STATED TASK:
Write out exactly the lines of the entries below from the one holding "whole_rim(front_side), front_height, 1)" to the one holding "obj.matrix_world = world", inclusive, and leave out all other lines.

Entries with model source code:
::::

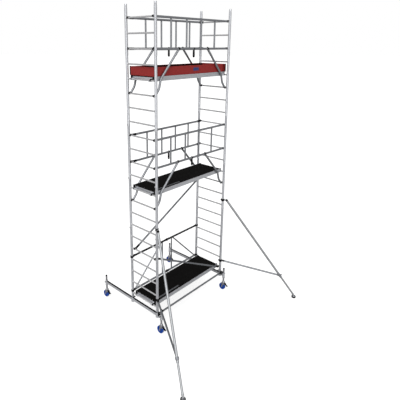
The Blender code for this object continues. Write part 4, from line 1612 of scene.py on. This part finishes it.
        for outline, height in (
            (hole, z - 0.0035), (hole, z + 0.001), (offset_in(frame_ring, 0.0015), z + 0.001),
            (frame_ring, z - 0.0002), (frame_ring, z - 0.0035)
        ):
            rings.append([Vector((mid + a, edge_y + b, height)) for a, b in outline])
        pull.loft(rings, loop=True)
        pull.slab(
            (mid - 0.034, edge_y - 0.009, z - 0.0085), (mid + 0.034, edge_y + 0.009, z - 0.003), 0.004,
            0.0005
        )
        pull.piece(f"{node}_pull", BLACK_PLASTIC, body)


# --- toe boards
@dataclass
class ToeBoards:
    """Four red boards round the upper deck, with black end fittings and one plain blue plate.

    Attributes:
        grid: the shared places.
        high: the boards' height.
        thick: their thickness.
        inset: end boards' distance inside the end frames.
        offset: long boards' centres, from the uprights' centres.
    """

    grid: Grid
    high: float = 0.15
    thick: float = 0.018
    inset: float = 0.04
    offset: float = 0.084

    def build(self) -> None:
        """Build the boards and their fittings."""
        low = self.grid.rung(LEVELS[-1][1]) + 0.0625
        top = low + self.high
        half = self.thick / 2
        end_x = self.grid.half - self.inset
        fittings = Shape()
        for side, sign in SIDES:
            x = sign * end_x
            ya = self.grid.front + UPRIGHT + 0.008
            yb = self.grid.rear - UPRIGHT - 0.008
            board = Shape()
            place = section_across(x, ya, low)
            board.prism(self.section(half, top - low), place, yb - ya)
            board.piece(f"{side}_toe_board", RED_PAINT, "tower", (f"{side}_toe_board",), Grain.ALONG_Y)
            for y, way in ((ya, 1), (yb, -1)):
                span = sorted((y - way * 0.0012, y + way * 0.02))
                fittings.slab(
                    (x - half - 0.0016, span[0], low + 0.004), (x + half + 0.0016, span[1], top + 0.0018),
                    0.002, 0.0012
                )
        reach = end_x - half - 0.0005
        for face, y0, inward in (("front", self.grid.front, 1), ("rear", self.grid.rear, -1)):
            y = y0 + inward * self.offset
            board = Shape()
            place = section_along(-reach, y, low)
            board.prism(self.section(half, top - low), place, 2 * reach)
            board.piece(f"{face}_toe_board", RED_PAINT, "tower", (f"{face}_toe_board",), Grain.ALONG_X)
            if face == "rear":
                # Thin near-black sheet on the rear board's inner face: painted shade where that face lies in
                # shadow.
                shade_sheet = Shape()
                shade_sheet.slab(
                    (-reach + 0.02, y - half - 0.0006, low + 0.003),
                    (reach - 0.02, y - half + 0.001, top - 0.004), 0.0004, 0.0002
                )
                shade_sheet.piece("rear_toe_board_lining", BOARD_SHADE, "tower", (), Grain.ALONG_X)
            for sign in (-1, 1):
                span = sorted((sign * (reach + 0.0002), sign * (reach - 0.016)))
                fittings.slab(
                    (span[0], y - half - 0.0015, low + 0.004), (span[1], y + half + 0.0015, top + 0.0016),
                    0.002, 0.0012
                )
        fittings.piece("toe_board_fittings", BLACK_PLASTIC, "tower")
        self.plate(low, half)

    def section(self, half: float, high: float) -> Outline:
        """Section of a board: round top edge and a shallow groove near top and bottom.

        Args:
            half: half of its thickness.
            high: its height.

        Returns:
            Its points, as (thickness, height).
        """
        right = [
            (half - 0.002, 0), (half, 0.002), (half, 0.016), (half - 0.0012, 0.0172),
            (half - 0.0012, 0.0198), (half, 0.021)
        ]
        right += [
            (half, high - 0.021), (half - 0.0012, high - 0.0198), (half - 0.0012, high - 0.0172),
            (half, high - 0.016)
        ]
        right += [(half, high - 0.005), (half - 0.0015, high - 0.0015), (half - 0.005, high)]
        return [*right, *[(-a, b) for a, b in reversed(right)]]

    def plate(self, low: float, half: float) -> None:
        """Build the plain blue plate on the front board's outer face.

        Args:
            low: the boards' lower edge.
            half: half of their thickness.
        """
        y = self.grid.front + self.offset - half
        made = Shape()
        place = section_across(0.108, y - 0.0009, low + 0.082)
        made.prism(rounded(0.15, 0.058, 0.006), place, 0.0012, 0.0003)
        made.piece("front_toe_board_plate", PLATE_BLUE, "tower")


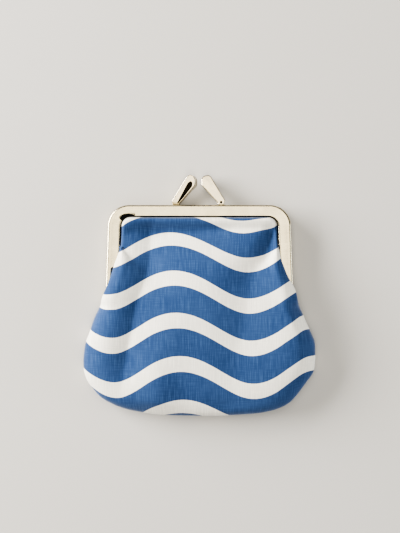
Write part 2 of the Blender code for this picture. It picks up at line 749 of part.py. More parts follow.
def main():
    clear_scene()
    purse = new_collection("kiss_lock_coin_purse")
    cutters = new_collection("cutters", hidden=True)
    nickel = plain_material("nickel", (0.78, 0.74, 0.66), 0.22, 1.0)
    clasp_nickel = plain_material("clasp_nickel", (0.80, 0.77, 0.70), 0.18, 1.0)
    cotton = plain_material("striped_cotton", (0.10, 0.22, 0.47), 0.85, 0.0)
    front_slot, back_slot = tenon_x(FRONT_REACH), tenon_x(BACK_REACH)
    frame_half("frame_front", purse, cutters, nickel, front_slot, bitten=True)
    back = frame_half("frame_back", purse, cutters, nickel, back_slot, bitten=False)
    finger("clasp_front", purse, cutters, clasp_nickel, FRONT_REACH)
    back_finger = finger("clasp_back", purse, cutters, clasp_nickel, BACK_REACH)
    for thing in (back, back_finger):
        for step in thing.modifiers:
            if step.type == "BOOLEAN":
                turn_to_back(step.object)
                for inner in step.object.modifiers:
                    turn_to_back(inner.object)
        turn_to_back(thing)
    rivet("rivet_left", purse, nickel, -1)
    rivet("rivet_right", purse, nickel, 1)
    panel("bag_front", purse, cotton, whole_rim(front_side), front_height, 1)
    panel("bag_back", purse, cotton, whole_rim(back_side), back_height, -1)


main()
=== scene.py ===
"""Looks of a kiss lock coin purse: wave striped cotton on a nickel plated frame, lying on its back.

X runs to the right across the purse, Y from the bottom of the bag up to the clasp, Z up. Metres.
"""

import math

import bmesh
import bpy
import numpy as np
from mathutils import Matrix, Quaternion, Vector
from mathutils.bvhtree import BVHTree


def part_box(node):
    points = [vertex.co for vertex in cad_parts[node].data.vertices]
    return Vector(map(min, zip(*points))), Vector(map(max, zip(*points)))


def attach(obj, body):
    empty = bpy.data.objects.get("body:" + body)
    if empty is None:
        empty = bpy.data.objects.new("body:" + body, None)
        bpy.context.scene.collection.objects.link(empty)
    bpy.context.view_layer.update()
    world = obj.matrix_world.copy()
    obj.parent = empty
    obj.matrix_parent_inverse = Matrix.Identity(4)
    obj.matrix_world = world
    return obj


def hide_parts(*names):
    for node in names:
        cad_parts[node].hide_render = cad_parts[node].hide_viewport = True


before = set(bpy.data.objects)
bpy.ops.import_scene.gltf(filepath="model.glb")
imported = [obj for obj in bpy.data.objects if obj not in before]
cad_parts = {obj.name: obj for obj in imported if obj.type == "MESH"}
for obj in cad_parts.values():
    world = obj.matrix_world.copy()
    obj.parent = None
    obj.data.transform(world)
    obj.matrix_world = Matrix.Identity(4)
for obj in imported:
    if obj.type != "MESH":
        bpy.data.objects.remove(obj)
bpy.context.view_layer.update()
FRONT_LOW, FRONT_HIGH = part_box("frame_front")

# Frame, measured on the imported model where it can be
FRAME_WIDTH = FRONT_HIGH.x - FRONT_LOW.x
FRAME_RISE = FRONT_HIGH.y
LEG_TAIL = -FRONT_LOW.y
FRAME_DEPTH = FRONT_HIGH.z
MIDDLE = FRAME_DEPTH / 2
SHOULDER_WIDTH = 0.0832
LEG_UPRIGHT = 0.0050
CORNER_RADIUS = 0.0096
SHEET = 0.0006
HALVES_GAP = 0.0004
BEND_RADIUS = 0.0010
TOP_FLANGE = 0.0048
LEG_FLANGE = 0.0055
WINDOW_RADIUS = 0.0048
CUTBACK_RISE = 0.0133
RIGHT_CUTBACK_RISE = 0.0076
CUTBACK_FLANGE = 0.0023
STEP_ROUNDING = 0.0004
BITE_WIDTH = 0.0074
BITE_HEIGHT = 0.0040
BITE_DEPTH = 0.0011
BITE_ACROSS = 0.0323
FLANGE_CROWN = 0.00007
CRIMP = 0.00010
CRIMP_REACH = 0.0010
FRAME_STATION = 0.0008
BITE_STATION = 0.0002
REACH_STEP = 0.00002
ROUNDING_SHARES = (0.0, 0.03, 0.15, 0.4, 0.7)
FLANGE_SHARES = (0.1, 0.25, 0.45, 0.65, 0.8, 0.9, 1.0)
TIP_FULLNESS = 0.8
CORNER_STEPS = 44
BEND_STEPS = 6
SHARP_ANGLE = 38
ROD_SIDES = 40

# Hinge
LUG_RADIUS = 0.0022
LUG_SHEET = 0.0005
LUG_GAP = 0.0003
RIVET_RADIUS = 0.0007
RIVET_HEAD_RADIUS = 0.0016
RIVET_HEAD = 0.0005
RIVET_TAIL_RADIUS = 0.0012
RIVET_TAIL = 0.0004
HEAD_RIM = 0.25
HEAD_STEPS = 8
TAIL_SHAPE = ((1.0, 0.5), (0.8, 0.9), (0.0, 1.0))
RIVET_SIDES = 48
LUG_STEPS = 24

# Clasp fingers, with shares of a finger's reach or rise
FINGER_RISE = 0.0139
FINGER_DEPTH = 0.0034
FINGER_SKIN = 0.0005
FINGER_EDGE = 0.00045
FRONT_REACH = 0.0109
BACK_REACH = 0.0118
KISS_GAP = 0.0018
KISS_SLANT = 0.0011
KISS_FACE = 0.15
SLANT_GROWTH = 1.6
SLANT_LOSS = 0.4
CROSSING = 0.0029
PIN_HOLE_RADIUS = 0.0006
PIN_HOLE_DEPTH = 0.0009
PIN_HOLE_SHARE = 0.09
TENON_WIDTH = 0.0012
TENON_SHARE = 0.05

# Bag
BAG_WIDTH = 0.1058
BAG_DROP = 0.0551
BAG_CROWN = 0.0168
SEAM_HEIGHT = 0.0050
SEAM_GAP = 0.0002
HEM_INSET = 0.0019
LEAVE_RISE = 0.0245
BACK_LEAVE_RISE = 0.0046
CREST_DROP = 0.0140
CLOTH = 0.0009
FRONT_HEM_GAP = 0.0010
BACK_HEM_GAP = 0.0003
OVER_LEG = 0.0016
HEM_BAR_SHARES = (0.0, 0.34, 0.67)
HEM_CORNER_STEPS = 8

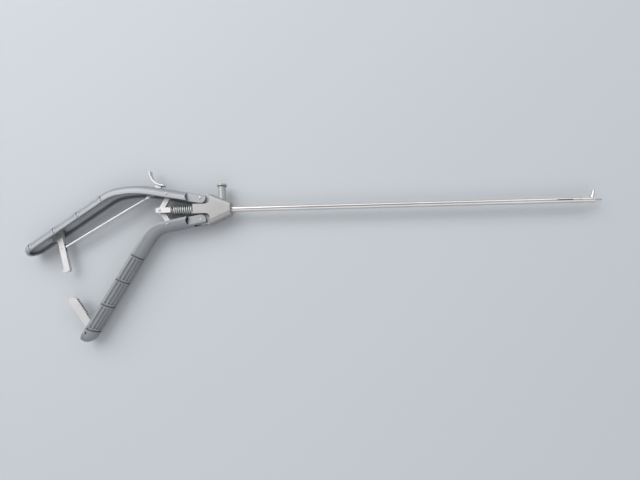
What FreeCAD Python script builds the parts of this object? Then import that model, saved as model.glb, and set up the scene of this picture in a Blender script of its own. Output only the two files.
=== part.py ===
"""Laparoscopic needle holder with V-shaped palm handles, in millimetres.

The origin lies on the shaft axis in the front face of the body block. +X runs along the shaft to
the jaw tip, +Y points to the flush port and the upper handle, +Z is up when the instrument lies
on the flat sides of its handles. At rest the handles and the jaw are open.
"""

import FreeCAD
import Part
import Sketcher
import math
import os

VECTOR = FreeCAD.Vector
SHEET_NAME = "sizes"

DRIVING_SIZES = [
    # Shaft and jaws
    ("working_length", 334.0),
    ("tube_diameter", 5.0),
    ("tube_bore", 4.2),
    ("tube_seat_depth", 16.0),
    ("tube_seat_diameter", 5.4),
    ("tube_to_tip", 18.0),
    ("jaw_length", 8.7),
    ("jaw_diameter", 4.6),
    ("jaw_open_angle", 75.0),
    ("jaw_plug_length", 9.0),
    ("jaw_slot_width", 2.0),
    ("jaw_slot_behind", 9.0),
    ("jaw_pivot_diameter", 1.2),
    ("jaw_ear_radius", 1.75),
    ("jaw_arm_top", 2.1),
    ("ear_back_angle", 30.0),
    ("ear_slope_length", 5.0),
    ("crank_lug_radius", 0.7),
    ("blade_drop", 2.2),
    ("jaw_tip_width", 2.6),
    ("jaw_lip_gap", 0.2),
    ("insert_thickness", 0.5),
    ("insert_root_width", 4.2),
    ("insert_tip_width", 2.3),
    ("insert_gap", 0.1),
    ("crank_radius", 1.5),
    ("crank_pin_diameter", 0.7),
    ("cleaning_slot_length", 14.0),
    ("cleaning_slot_width", 1.0),
    ("cleaning_slot_back", 18.0),
    # Body block
    ("body_length", 33.0),
    ("body_thickness", 13.0),
    ("nose_height", 11.4),
    ("shoulder_height", 25.6),
    ("shoulder_back", 18.2),
    ("shoulder_flat", 1.8),
    ("tongue_height", 8.4),
    ("shoulder_fillet", 3.6),
    ("slope_rounding", 3.6),
    ("nose_chamfer", 0.6),
    ("web_thickness", 6.0),
    ("web_radius", 3.9),
    ("rod_hole_length", 1.6),
    ("seal_length", 2.2),
    ("screw_diameter", 2.5),
    ("screw_back", 7.0),
    ("screw_recess", 0.4),
    ("screw_socket", 1.3),
    # Flush port
    ("port_back", 8.0),
    ("port_diameter", 6.4),
    ("port_bore", 4.2),
    ("port_flange_diameter", 8.6),
    ("port_flange_thickness", 1.5),
    ("port_top", 22.4),
    ("port_seat", 3.2),
    ("port_luer_depth", 9.0),
    ("port_flow_bore", 2.0),
    # Handles
    ("pivot_back", 26.2),
    ("pivot_offset", 9.7),
    ("handle_open_angle", 10.5),
    ("handle_width", 17.5),
    ("handle_wall", 2.0),
    ("edge_drop", 4.6),
    ("side_straight", 1.6),
    ("crown_height", 6.8),
    ("crown_corner", 5.2),
    ("fork_width", 6.4),
    ("cheek_thickness", 2.2),
    ("recess_start", 7.4),
    ("recess_radius", 5.4),
    ("slot_depth", 8.0),
    ("cavity_start", 13.0),
    ("pivot_pin_diameter", 3.0),
    ("upper_bend_start", 44.2),
    ("upper_bend_radius", 80.0),
    ("upper_bend_turn", 20.0),
    ("upper_knee_radius", 34.0),
    ("upper_knee_turn", 23.2),
    ("upper_grip_length", 76.7),
    ("lower_bend_start", 34.7),
    ("lower_bend_radius", 24.0),
    ("lower_bend_turn", 46.6),
    ("lower_grip_length", 101.4),
    ("lower_solid_end", 14.0),
    # Ring grooves and flutes of the grips
    ("ring_pitch", 25.3),
    ("ring_width", 1.4),
    ("ring_depth", 0.5),
    ("ring_count", 4.0),
    ("upper_first_ring", 0.6),
    ("lower_first_ring", 20.0),
    ("flute_length", 21.0),
    ("flute_diameter", 1.8),
    ("flute_depth", 0.5),
    ("flute_turn", 17.2),
    ("corner_flute_turn", 72.0),
    # Toggle links and yoke
    ("link_pin_along", 29.2),
    ("link_pin_drop", 1.55),
    ("link_length", 15.74),
    ("link_width", 4.4),
    ("link_thickness", 2.2),
    ("link_pin_diameter", 2.4),
    ("link_play", 0.45),
    ("yoke_tail", 3.8),
    ("yoke_nose", 9.8),
    ("yoke_height", 4.6),
    ("yoke_point", 1.4),
    ("yoke_thickness", 7.6),
    ("yoke_fork_depth", 8.7),
    ("sleeve_diameter", 4.4),
    ("sleeve_bore", 3.2),
    ("sleeve_front", 24.0),
    ("sleeve_lip", 3.0),
    ("spring_seat_diameter", 5.2),
    ("spring_seat_length", 1.2),
    ("spring_diameter", 9.2),
    ("spring_wire", 1.5),
    ("spring_turns", 10.0),
    # Drive rod
    ("rod_diameter", 2.4),
    ("rod_rear", 45.0),
    ("rod_collar_diameter", 3.1),
    ("rod_collar_length", 2.0),
    ("blade_length", 6.5),
    ("blade_play", 1.5),
    ("blade_thickness", 0.9),
    # Ratchet
    ("rack_width", 7.2),
    ("rack_thickness", 3.0),
    ("rack_along", 96.5),
    ("rack_lean", 25.0),
    ("rack_reach", 31.8),
    ("rack_root", 4.6),
    ("rack_slot_ahead", 4.9),
    ("rack_slot_behind", 6.0),
    ("rack_slot_depth", 6.3),
    ("rivet_shift", 1.0),
    ("rivet_depth", 2.6),
    ("rivet_length", 15.6),
    ("rack_tip_chamfer", 2.2),
    ("tooth_pitch", 2.2),
    ("tooth_height", 0.8),
    ("tooth_count", 8.0),
    ("rivet_diameter", 2.0),
    ("rivet_spacing", 4.6),
    ("pawl_from_end", 26.1),
    ("pawl_depth", 2.6),
    ("pawl_lean", 21.5),
    ("pawl_left", 3.2),
    ("pawl_right", 1.9),
    ("pawl_thickness", 3.0),
    ("pawl_length", 36.6),
    ("pawl_beak", 2.0),
    ("pawl_beak_height", 2.0),
    ("pawl_tail", 7.4),
    ("pawl_tail_level", 7.4),
    ("pawl_tail_width", 2.0),
    ("pawl_pin_diameter", 2.0),
    ("rod_pin_down", 15.0),
    ("rod_pin_left", 0.6),
    ("rod_play", 0.12),
    ("cross_pin_diameter", 1.2),
    ("eye_thickness", 1.4),
    ("eye_slot_width", 1.6),
    ("eye_radius", 1.3),
    ("rod_flat", 3.4),
    ("release_rod_diameter", 2.0),
    ("leaf_width", 5.0),
    ("leaf_thickness", 0.6),
    ("leaf_seat_from_end", 5.7),
    ("leaf_seat_half", 3.0),
    ("leaf_reach", 12.2),
    ("leaf_droop", 1.5),
    ("leaf_screw_diameter", 3.0),
    ("leaf_screw_head", 4.6),
    ("leaf_screw_head_height", 1.2),
    # Thumb lever
    ("lever_thickness", 3.0),
    ("lever_pad_width", 5.6),
    ("lever_pad_thickness", 1.3),
    ("lever_stem_along", 40.6),
    ("lever_stem_width", 5.2),
    ("lever_pad_height", 2.0),
    ("lever_pad_front", 3.1),
    ("lever_pad_radius", 13.3),
    ("lever_pad_front_turn", 10.0),
    ("lever_pad_rear_turn", 82.0),
    ("lever_travel", 4.0),
    ("lever_foot_along", 47.4),
    ("lever_foot_drop", 5.1),
    ("lever_foot_radius", 1.7),
    # Clearances
    ("running_clearance", 0.05),
    ("side_clearance", 0.15),
    ("surface_clearance", 0.3),
]


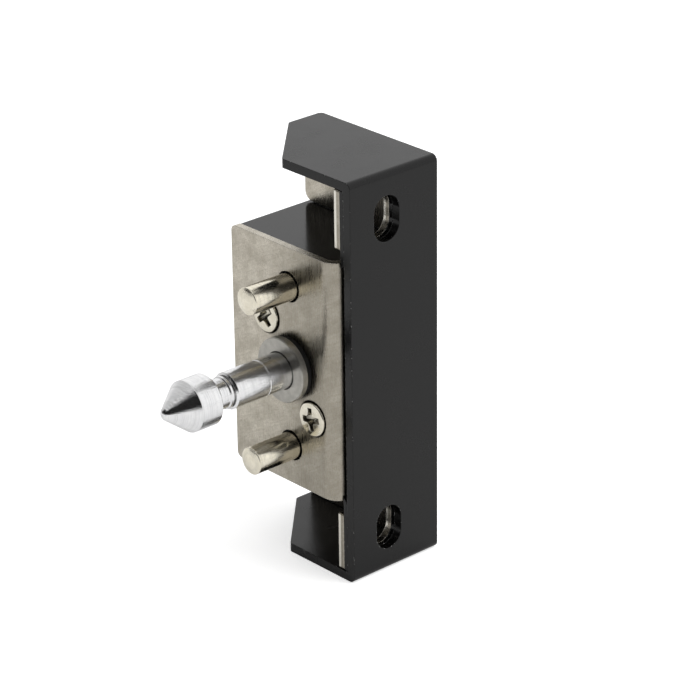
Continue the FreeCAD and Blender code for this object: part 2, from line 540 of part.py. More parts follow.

::::

TASK ANSWER:
    panel("bag_front", purse, cotton, whole_rim(front_side), front_height, 1)
    panel("bag_back", purse, cotton, whole_rim(back_side), back_height, -1)


main()
=== scene.py ===
"""Looks of a kiss lock coin purse: wave striped cotton on a nickel plated frame, lying on its back.

X runs to the right across the purse, Y from the bottom of the bag up to the clasp, Z up. Metres.
"""

import math

import bmesh
import bpy
import numpy as np
from mathutils import Matrix, Quaternion, Vector
from mathutils.bvhtree import BVHTree


def part_box(node):
    points = [vertex.co for vertex in cad_parts[node].data.vertices]
    return Vector(map(min, zip(*points))), Vector(map(max, zip(*points)))


def attach(obj, body):
    empty = bpy.data.objects.get("body:" + body)
    if empty is None:
        empty = bpy.data.objects.new("body:" + body, None)
        bpy.context.scene.collection.objects.link(empty)
    bpy.context.view_layer.update()
    world = obj.matrix_world.copy()
    obj.parent = empty
    obj.matrix_parent_inverse = Matrix.Identity(4)
    obj.matrix_world = world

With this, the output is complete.